Remove pullies and crank triggers. DO NOT remove the 19mm bolt holding the front hub on the engine, this is part of the shortblock assembly and I require this to perform the rebuild.

Remove the small coolant line on the rear iron of the block carefully (the lower end is soft). It is not a bad idea to replace this hose which is hard to get to on the assembled engine.

Remove the knock sensor from the front rotorhousing with a large adjustable wrench…
Remove the oil pedestal housing with a 10mm wrench from underneath. Remove the oil pressure sending unit using a wrench on the hex adaptor screwed into the block. Remove the temperature sensor from the block with a deep well 12mm socket or a wrench.  This is easy to damage. 
Remove the flywheel nut, flywheel, and key on the e-shaft. Once the nut is removed from the flywheel, select a blank spot on it that is not near the ring gear, friction surface, dowelpins, or pressureplate bolt holes. Use a large hammer and strike one hard swing at a time until the flywheel is jarred off the shaft. This is about a 30 second operation. Leave the nut threaded onto the end of the shaft until the flywheel is loosened, and then remove them both. Use a smaller flat screwdriver to pry the key out of the keyway.
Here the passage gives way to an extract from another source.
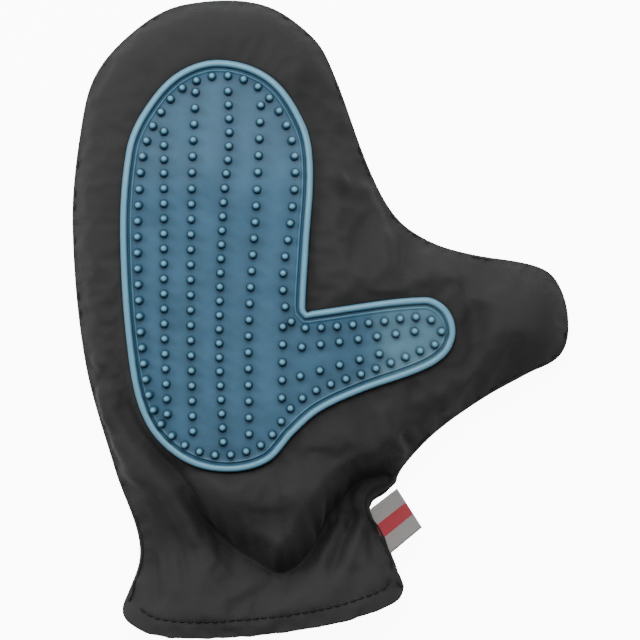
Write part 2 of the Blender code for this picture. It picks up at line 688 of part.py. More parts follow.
def main():
    for found in list(bpy.data.objects):
        bpy.data.objects.remove(found)

    fabric = material("shell_fabric", FABRIC_COLOUR, 0.75)
    rubber = material("pad_rubber", RUBBER_COLOUR, 0.4)
    elastic = material("elastic_tape", ELASTIC_COLOUR, 0.9)
    woven = material("label_ribbon", LABEL_COLOUR, 0.5)
    cotton = material("sewing_thread", THREAD_COLOUR, 0.7)

    joints = {name: joint_at(name, (*bend["at"], bend["z"])) for name, bend in BENDS.items()}
    joints["label"] = joint_at("label", (*LABEL_SEWN[0], SEAM_Z))
    zones = {"": [keep_zone(name + "_inner_zone", bend, False) for name, bend in BENDS.items()]}
    zones |= {"_" + name: [keep_zone(name + "_outer_zone", bend, True)] for name, bend in BENDS.items()}

    plan = panel_plan()
    palm = panel_mesh("palm_panel_mesh", plan, palm_outer, palm_inner, 1)
    back = panel_mesh("back_panel_mesh", plan, back_outer, back_inner, -1)
    pad = pad_mesh()
    for part, kept in zones.items():
        sheets = {"palm_panel": (palm, fabric), "back_panel": (back, fabric), "rubber_pad": (pad, rubber)}
        if part == "_thumb":
            del sheets["rubber_pad"]  # the pad ends short of the thumb's bend
        for name, (mesh, surface_material) in sheets.items():
            piece = new_object(name + part, mesh, surface_material)
            keep_inside(piece, kept)
            if part:
                carry(joints[part[1:]], piece)

    new_object("wrist_elastic_palm", elastic_mesh("wrist_elastic_palm_mesh", palm_inner, 1), elastic)
    new_object("wrist_elastic_back", elastic_mesh("wrist_elastic_back_mesh", back_inner, -1), elastic)
    elastic_thread("elastic_thread_palm", palm_inner, 1, cotton)
    elastic_thread("elastic_thread_back", back_inner, -1, cotton)
    hem_thread("hem_thread_palm", palm_outer, 1, cotton)
    hem_thread("hem_thread_back", back_outer, -1, cotton)
    for name, stitches in seam_threads(cotton).items():
        if name in joints:
            carry(joints[name], stitches)
    carry(joints["label"], new_object("side_label", label_mesh(), woven))


main()
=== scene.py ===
"""The looks of the grooming mitt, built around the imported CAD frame.

Lengths are millimetres until a mesh is made, in the frame's axes: +X to the thumb, +Y to the
fingertips and +Z out of the palm, with the mitt lying on its back.
"""

import math

import bpy
import numpy as np
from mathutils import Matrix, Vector, noise
from mathutils.bvhtree import BVHTree
from mathutils.geometry import delaunay_2d_cdt, interpolate_bezier


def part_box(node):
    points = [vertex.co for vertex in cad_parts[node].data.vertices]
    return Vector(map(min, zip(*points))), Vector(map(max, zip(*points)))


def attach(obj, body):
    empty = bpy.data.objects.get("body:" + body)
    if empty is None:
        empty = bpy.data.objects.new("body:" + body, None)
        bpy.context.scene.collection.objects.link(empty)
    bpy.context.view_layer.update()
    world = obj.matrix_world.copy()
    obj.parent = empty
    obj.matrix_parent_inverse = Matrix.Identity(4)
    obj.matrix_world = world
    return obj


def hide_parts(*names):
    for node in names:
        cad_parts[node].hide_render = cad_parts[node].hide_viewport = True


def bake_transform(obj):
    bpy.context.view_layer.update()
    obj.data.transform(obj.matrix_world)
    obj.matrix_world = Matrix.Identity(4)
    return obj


MM = 0.001

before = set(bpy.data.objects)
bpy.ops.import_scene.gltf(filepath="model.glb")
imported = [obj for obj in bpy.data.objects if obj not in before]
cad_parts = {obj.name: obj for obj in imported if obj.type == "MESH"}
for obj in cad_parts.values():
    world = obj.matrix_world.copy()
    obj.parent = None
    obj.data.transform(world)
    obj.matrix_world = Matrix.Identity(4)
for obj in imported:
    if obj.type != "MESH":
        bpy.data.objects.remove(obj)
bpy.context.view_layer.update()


def low(node):
    return np.array(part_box(node)[0]) / MM


def high(node):
    return np.array(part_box(node)[1]) / MM


# What the frame says
SEAM_Z = (low("palm_panel")[2] + high("back_panel")[2]) / 2
PALM_Z = high("palm_panel")[2]
FINGER_AXIS_Y = (high("palm_panel")[1] + low("palm_panel_fingers")[1]) / 2

# Outline of the closing seam, clockwise from the cuff's little-finger corner, and of the cuff's edge
LITTLE_FINGER_SIDE = [(-42.6, -97), (-35.8, -75.5), (-45.3, -45.3), (-56.6, -4.5), (-61.4, 47)]
FINGERTIPS = [(-58.5, 81.5), (-52.5, 104.2), (-35.8, 122.3), (-18.9, 130.5), (10, 130.5), (29.8, 117.7)]
INDEX_SIDE = [(37.4, 104.2), (50.9, 67.9), (61.1, 49.8), (74, 40.8)]
THUMB_TOP = [(89.1, 36.2), (112.5, 32.1), (120.8, 27.2), (125.8, 13), (123.4, -1.5)]
THUMB_BOTTOM = [(110.2, -9.1), (94, -18.1), (75.1, -31.7), (62.6, -45.3)]
HEEL = [(59.6, -51.5), (50.5, -58.5)]
CUFF_THUMB_SIDE = [(55.5, -67), (59.2, -77), (63.8, -88.7)]
HEM = [(63.8, -88.7), (60.4, -94.5), (34.9, -103), (-2.3, -107.6), (-29.4, -106.8), (-41.1, -100.8)]
HEM += LITTLE_FINGER_SIDE[:1]
WRIST_LINE = ((-35.8, -75.5), (50.5, -58.5))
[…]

IF you are unable to remove your flywheel, I can do this for you with the shortblock rebuild at no cost, it may cost you a few bucks extra in shipping weight.
Flip the engine over. Remove the motor mounts and brackets. Remove the oilpan and pickup. Be careful with the oilpan, as it warps easily, compounding it’s tendency to leak. I break the seal on the oilpan by using a fairly stiff putty knife hammered in between the block and oilpan, and then striking the putty knife on the side with the hammer to drive it around the mating surface to split the seal safely without bending the pan.